Last month the Express & Star revealed that Homepoint, which also used to have branches in Stourbridge, Wolverhampton and Birmingham, collapsed with debts of more £1.3 million.

It is feared that hundreds of tenants will lose money they have paid as deposits, because they were not paid into a secure scheme, and Dudley trading standards officers are now investigating the collapse of the company.

The company was run by Ajit Singh Pooni, of Ilmington Drive, Sutton Coldfield, but its clients have now been taken over by a new company called Point to Home, which is being run from the same office in Walsall by Mr Pooni's wife Charnjit Kaur Sidhu.

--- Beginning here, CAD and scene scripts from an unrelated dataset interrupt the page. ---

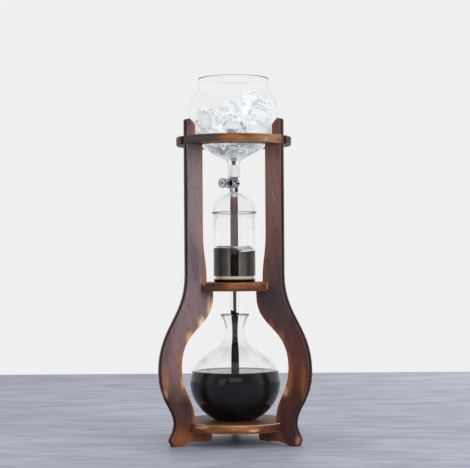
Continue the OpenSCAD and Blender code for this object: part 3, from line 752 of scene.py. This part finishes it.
def washed_cube(form, place, edge, draw):
    """One cube with rounded corners and uneven melted faces, kept inside the bowl."""
    cube = bmesh.ops.create_cube(form, size=edge)["verts"]
    edges = list({e for v in cube for e in v.link_edges})
    cut = bmesh.ops.bevel(form, geom=cube + edges, offset=edge * corner_share, segments=3, profile=0.55,
                          affect="EDGES")
    corners = list({v for f in cut["faces"] for v in f.verts} | {v for v in cube if v.is_valid})
    spin = Euler([draw.uniform(0, 2 * math.pi) for _ in range(3)]).to_matrix()
    stretch = Vector([draw.uniform(0.88, 1.1) for _ in range(3)])
    seed = Vector([draw.uniform(-50, 50) for _ in range(3)])
    for v in corners:
        local = Vector([v.co[k] * stretch[k] for k in range(3)])
        local *= 1 + melt_share * noise.noise(local * 0.18 + seed)
        point = place + spin @ local
        limit = bowl_inside(point.z) - ice_clearance
        reach = math.hypot(point.x, point.y)
        if reach > limit:
            point.x *= limit / reach
            point.y *= limit / reach
        point.z = max(point.z, ice_bottom)
        v.co = point * MM


cube_edge = 23
cubes_in_heap = 41
draw = random.Random(11)
form = bmesh.new()
heap = settle_cubes(cubes_in_heap, cube_edge * 1.06, seed=5)
on_top = [Vector((20, -10, 488)), Vector((39, -16, 476)), Vector((-45, -14, 465))]
for place in heap + on_top:
    washed_cube(form, place, cube_edge * draw.uniform(1.02, 1.2), draw)
ice_mesh = bpy.data.meshes.new("ice_cubes")
form.to_mesh(ice_mesh)
form.free()
ice_mesh.materials.append(ice_finish())
ice = bpy.data.objects.new("ice_cubes", ice_mesh)
frozen = ice.modifiers.new("frozen_together", "REMESH")
frozen.mode = "VOXEL"
frozen.voxel_size = 1.1 * MM
frozen.use_smooth_shade = True
scene.collection.objects.link(ice)
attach(ice, "ice_globe")


# ---------------------------------------------------------------- stopper and drip tip
# A moulded bung of white silicone, pushed up into the stem, grips the tap's nipple. A soft tip of the same silicone
# sits on the tap's outlet.
def silicone_finish(name, colour, rough):
    """Satin moulded silicone that lets a little light in."""
    made, tree, out = new_finish(name)
    dust = cloud(tree, millimetres(tree), 0.8, 3)
    shade = tint(tree, smooth_step(tree, dust, 0.4, 0.8, 0, 0.25), colour, darker(colour, 0.85))
    surfaced(tree, out, {"Base Color": shade, "Roughness": rough, "Normal": bumps(tree, 0.15, 0.1, dust),
                         "Subsurface Weight": 0.3, "Subsurface Radius": (1, 1, 1), "Subsurface Scale": 1.5 * MM})
    return made


white_silicone = silicone_finish("white_silicone", (0.95, 0.95, 0.94, 1), 0.35)
for name in ("stem_stopper", "drip_tip"):
    dress(name, white_silicone)
    eased(name, 0.25, 2)


# ---------------------------------------------------------------- drip tap
# A chromed brass regulating cock: round body, pipes above and below, a hexagonal gland nut and a dished knob with a
# ribbed rim. The turned steel plug and its screw run through the middle.
def metal_finish(name, colour, rough, brushed):
    """Bright metal with faint wipe marks, brushed as deep as given."""
    made, tree, out = new_finish(name)
    place = millimetres(tree)
    wipe = cloud(tree, place, 0.35, 3)
    fine = cloud(tree, scaled(tree, place, (1, 1, 9)), 1.2, 2)
    shade = tint(tree, smooth_step(tree, wipe, 0.3, 0.8, 0, 0.3), colour, darker(colour, 0.72))
    surfaced(tree, out, {"Base Color": shade, "Metallic": 1.0, "Normal": bumps(tree, brushed, 0.04, fine),
                         "Roughness": number(tree, "MULTIPLY_ADD", wipe, 0.12, rough - 0.05)})
    return made


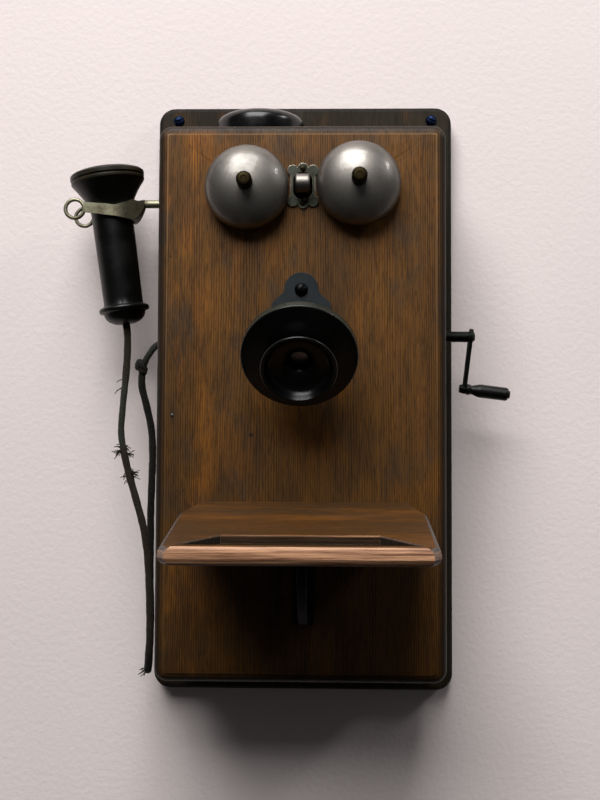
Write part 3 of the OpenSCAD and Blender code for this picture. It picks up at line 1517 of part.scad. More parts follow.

Mr Conde said: "I was owed three months' rent, but they wouldn't respond or reply to phone calls or text messages," he said.

"They started being late paying the rent, and it got to the point where you couldn't tell whether the rent was for this month or last month.

"I got my money back in the end, but it cost me a bit of money.

"I got a friend who used to be in the same business, and he went into their offices in Walsall and argued the case. After a lot of arguing, they gave the money to me."

But he said when he went into the offices to give notice he no longer wished to use the company's services, he was told that the small print in his contract said he would have to pay three months' rent to end the agreement.

"As far as I'm concerned, they had broken my contract by not giving me my rent," he said.

"I'm 83, and I could do without it. I was checking on the internet every day to see if the money was being paid."

Laura Pickering of Moore Insolvency, which is handling the liquidation of Homepoint, said she could not comment on the matter.